→ **Task to complete**
What lines of the data include the string "three"? Copy them all.

→ **Material provided**
---*---
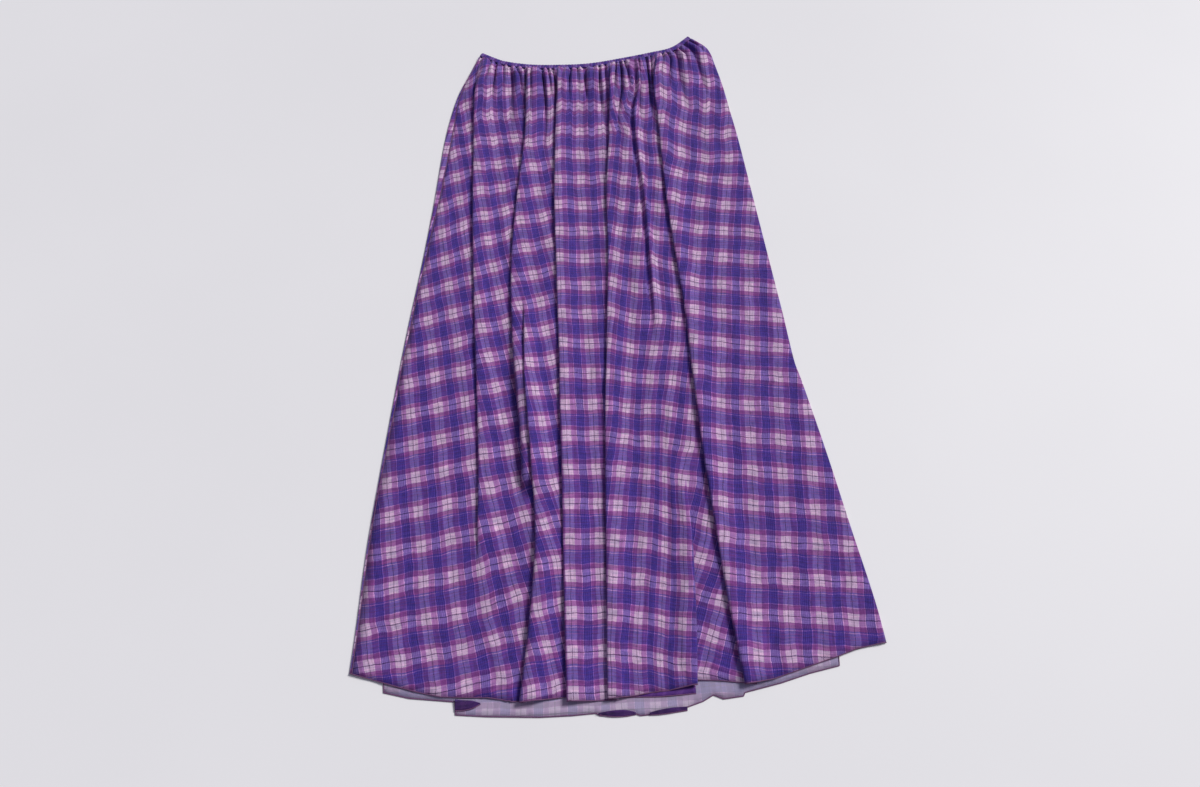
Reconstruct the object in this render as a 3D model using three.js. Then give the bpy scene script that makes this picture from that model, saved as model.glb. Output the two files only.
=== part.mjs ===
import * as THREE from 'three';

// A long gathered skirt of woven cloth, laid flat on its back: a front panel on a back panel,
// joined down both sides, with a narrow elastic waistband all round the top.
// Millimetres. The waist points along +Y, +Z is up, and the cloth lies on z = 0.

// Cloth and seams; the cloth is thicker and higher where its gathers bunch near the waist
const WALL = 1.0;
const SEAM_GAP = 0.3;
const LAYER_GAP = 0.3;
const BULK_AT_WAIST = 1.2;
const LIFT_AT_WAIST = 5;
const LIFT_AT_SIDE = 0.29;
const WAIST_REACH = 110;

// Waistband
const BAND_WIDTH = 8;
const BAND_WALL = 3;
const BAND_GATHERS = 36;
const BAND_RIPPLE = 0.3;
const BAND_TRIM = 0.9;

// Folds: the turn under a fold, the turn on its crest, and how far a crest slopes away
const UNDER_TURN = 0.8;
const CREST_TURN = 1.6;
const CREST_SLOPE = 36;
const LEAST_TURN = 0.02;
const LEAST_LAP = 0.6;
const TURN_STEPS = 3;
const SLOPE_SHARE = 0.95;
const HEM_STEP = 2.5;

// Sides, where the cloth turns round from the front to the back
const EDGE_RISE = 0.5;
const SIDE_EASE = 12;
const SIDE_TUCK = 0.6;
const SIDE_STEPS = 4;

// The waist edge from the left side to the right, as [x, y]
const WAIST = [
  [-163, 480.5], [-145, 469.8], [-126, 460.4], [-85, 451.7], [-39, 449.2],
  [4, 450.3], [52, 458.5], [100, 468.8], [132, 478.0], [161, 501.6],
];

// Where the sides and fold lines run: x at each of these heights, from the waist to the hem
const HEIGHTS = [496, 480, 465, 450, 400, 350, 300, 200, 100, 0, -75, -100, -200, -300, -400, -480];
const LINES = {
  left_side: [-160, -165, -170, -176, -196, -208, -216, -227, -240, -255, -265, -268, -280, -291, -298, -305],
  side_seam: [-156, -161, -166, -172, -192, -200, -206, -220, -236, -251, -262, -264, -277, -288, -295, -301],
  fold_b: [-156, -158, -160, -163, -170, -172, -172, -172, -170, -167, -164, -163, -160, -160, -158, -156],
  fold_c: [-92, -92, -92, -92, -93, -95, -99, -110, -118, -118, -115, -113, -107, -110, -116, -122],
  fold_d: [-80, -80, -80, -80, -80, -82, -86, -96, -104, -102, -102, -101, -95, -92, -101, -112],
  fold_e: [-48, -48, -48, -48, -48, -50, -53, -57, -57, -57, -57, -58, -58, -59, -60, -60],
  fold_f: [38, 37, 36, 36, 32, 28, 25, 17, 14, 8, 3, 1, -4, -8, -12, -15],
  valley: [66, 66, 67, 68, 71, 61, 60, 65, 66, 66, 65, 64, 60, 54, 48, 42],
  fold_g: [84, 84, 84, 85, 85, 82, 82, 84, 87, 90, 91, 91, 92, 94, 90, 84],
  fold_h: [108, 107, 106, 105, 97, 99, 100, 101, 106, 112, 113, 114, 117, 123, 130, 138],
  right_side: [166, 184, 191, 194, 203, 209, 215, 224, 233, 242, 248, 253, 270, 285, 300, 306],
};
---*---
→ **Solution**
Reconstruct the object in this render as a 3D model using three.js. Then give the bpy scene script that makes this picture from that model, saved as model.glb. Output the two files only.
import * as THREE from 'three';